23–25 May 2011
Liverpool
Europe/Zurich timezone

Some aspects of proton implantation and subsequent thermal annealing

23 May 2011, 13:30
30m
Liverpool

Liverpool

University of Liverpool Conference Office The Foresight Centre 1 Brownlow Street

Speaker

Dr Werner Schustereder (Infineon Austria)

Description

In contrast to the well known physics of conventional ion doping the situation for hydrogen seems to be quite different. The implantation of hydrogen induces crystal damage into the Si matrix. These defects are decorated by the hydrogen itself after a soft anneal and thereby a donator complex is build. We investigated those defects and complexes with the aim of acquiring a better physical understanding of them and their changes under certain variable parameters.
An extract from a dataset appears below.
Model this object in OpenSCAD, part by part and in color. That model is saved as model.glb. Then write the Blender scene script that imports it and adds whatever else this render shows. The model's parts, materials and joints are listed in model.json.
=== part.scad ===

In particular, the impact of implantation dose variations, annealing temperature and annealing time on crystal defects and doping concentration mainly in FZ material were examined. A wide variation of techniques including Doppler broadening, the highly sensitive positron annihilation spectroscopy and low temperature lifetime spectroscopy measurements down to 10 K were used along with electrical methods like spreading resistance profiling. In order to de-couple crystal defects originating directly from proton implantation also experiments utilizing co-implantation with He followed by hydrogen treatment were carried out. The proton irradiation induced defects perform a gettering function for impurities, strongly influence the diffusion of oxygen and hydrogen itself and serve as thermal donor formation-centers. A major finding is that different donor states are build predominantly as function of the annealing temperature. The complexes are stable within certain annealing temperature ranges and populate different energy levels in the Si band gap. Ultimately, about 10-4 donors are created for every radiation-induced Frenkel defect. One main focus of the investigation is the dependency of the donor introduction efficiency on the ion dose and the annealing temperature. The position and shape of the damage profile will be discussed in view of the different preparation methods. We were also able to detect shallow traps in Czochralski silicon after specific annealing processes, and its corresponding temperature dependence of the trapping rate. The latter was found to be positron de-trapping from extended Rydberg states.